Scene from Oppenheimer

The Face That Launched a Thousand Nightmares

For years, I’ve watched Cillian Murphy play intense weirdos and supporting heavies, but here he’s doing something else entirely. As J. Robert Oppenheimer, he looks like a man who has seen the end of the world and is just waiting for the rest of us to catch up. Nolan actually wrote the script in the first person—"I walk into the room," "I see the light"—which is a bizarre move for a screenplay, but it explains why the camera is constantly glued to Murphy’s face.

It’s all in the eyes. They’re these haunting, watery orbs that seem to reflect the atoms splitting. While the film is technically a "prestige drama," it’s essentially a three-hour horror movie where the monster is a math equation. (I’m serious—if you go in expecting a standard "man makes a gadget" story, the third act's bureaucratic interrogation will hit you like a psychological thriller).

The supporting cast is an absolute circus of "hey, it’s that guy!" moments. Matt Damon brings a much-needed groundedness as Leslie Groves, wearing a mustache that I’m convinced had its own SAG card. Then there’s Emily Blunt as Kitty Oppenheimer. For the first hour, I was worried she was being relegated to the "long-suffering wife" trope, but her performance in the final act is a masterclass in vindictive loyalty. She doesn't just support her husband; she goes to war for him.

A Masterclass in Stress Management (Or Lack Thereof)

Let’s talk about the Lewis Strauss of it all. Robert Downey Jr. gives the performance of his career here, and I say that as someone who wept when Tony Stark kicked the bucket.
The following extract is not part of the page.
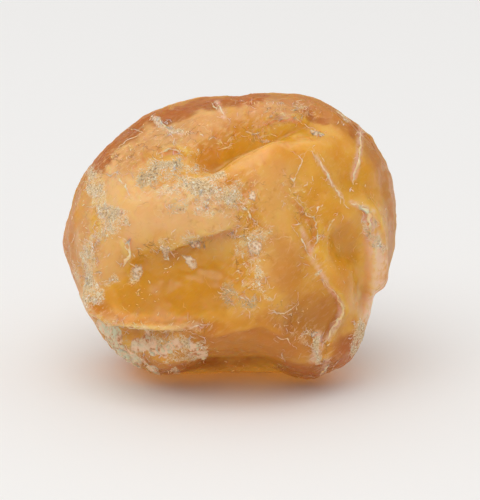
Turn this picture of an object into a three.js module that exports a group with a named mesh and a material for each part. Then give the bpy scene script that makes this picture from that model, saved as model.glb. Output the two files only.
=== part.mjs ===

Stripped of the Marvel quips and the high-tech suits, Downey plays Strauss with a petty, simmering resentment that is deeply human and terrifyingly relatable. The way the film jumps between the color-drenched past and the stark black-and-white of the Senate hearings (shot on a custom-made B&W IMAX film stock) keeps your brain from ever getting too comfortable.

Scene from Oppenheimer

Ludwig Göransson’s score is the secret weapon here. It doesn't just play in the background; it burrows into your skull. There’s a recurring ticking/clapping sound that mimic the stomping of feet in a gymnasium that genuinely triggered my fight-or-flight response. I sat through all three hours without a bathroom break, and by the end, my heart rate was probably high enough to concern a cardiologist.

Interestingly, Nolan famously insisted on zero CGI for the Trinity Test. He didn't want a digital explosion; he wanted something tactile. Apparently, the crew used a cocktail of gasoline, magnesium, and aluminum powder to create that terrifying, roiling fireball. It’s that commitment to "real stuff" that makes the movie feel so heavy. In an era where we’re drowned in CGI purple aliens, seeing a practical explosion of that scale feels like a physical punch.

Why It Matters Right Now

Released in the middle of a "Barbenheimer" social media frenzy, Oppenheimer could have been eclipsed by the memes. Instead, it became a cultural touchstone. I think that’s because we’re living in our own "Oppenheimer moment" with the rise of AI and shifting global tensions. We’re watching a film about a man who realized too late that you can’t put the genie back in the bottle, and that resonates with a 2023 audience in a way a standard biopic never could.

The film does have its quirks. The timeline jumping can be dizzying if you aren't paying attention, and Florence Pugh’s Jean Tatlock feels a bit underwritten compared to the rest of the ensemble, serving more as a symbol of Oppenheimer’s guilt than a fully realized person. But these are minor gripes when compared to the sheer ambition of the thing.

Scene from Oppenheimer

Stuff You Didn't Notice

The 70mm IMAX film print weighed 600 pounds and was eleven miles long. I pity the poor projectionist who had to haul that thing around. Cillian Murphy reportedly lived on an almond a day to achieve Oppenheimer’s gaunt, "skin and bone" look. Many of the "extras" in the Los Alamos scenes weren't actors; they were actual scientists from the real Los Alamos lab who showed up to help with the technical dialogue. The film’s budget was $100 million, which sounds like a lot until you realize it made nearly a billion dollars. It’s proof that audiences actually want challenging, adult-oriented dramas if you give them a reason to go to the theater.

9.5 /10

Masterpiece

Oppenheimer is the kind of movie that follows you to the car. It’s loud, it’s long, and it’s deeply uncomfortable, but it’s also a reminder of why we still go to the cinema. It’s a towering achievement in craft, led by a performance from Cillian Murphy that will be studied in acting classes for the next thirty years. Just do yourself a favor: leave the jerky at home and prepare to sit in the dark with your own thoughts for a while. You won't be able to look at a clear blue sky the same way again.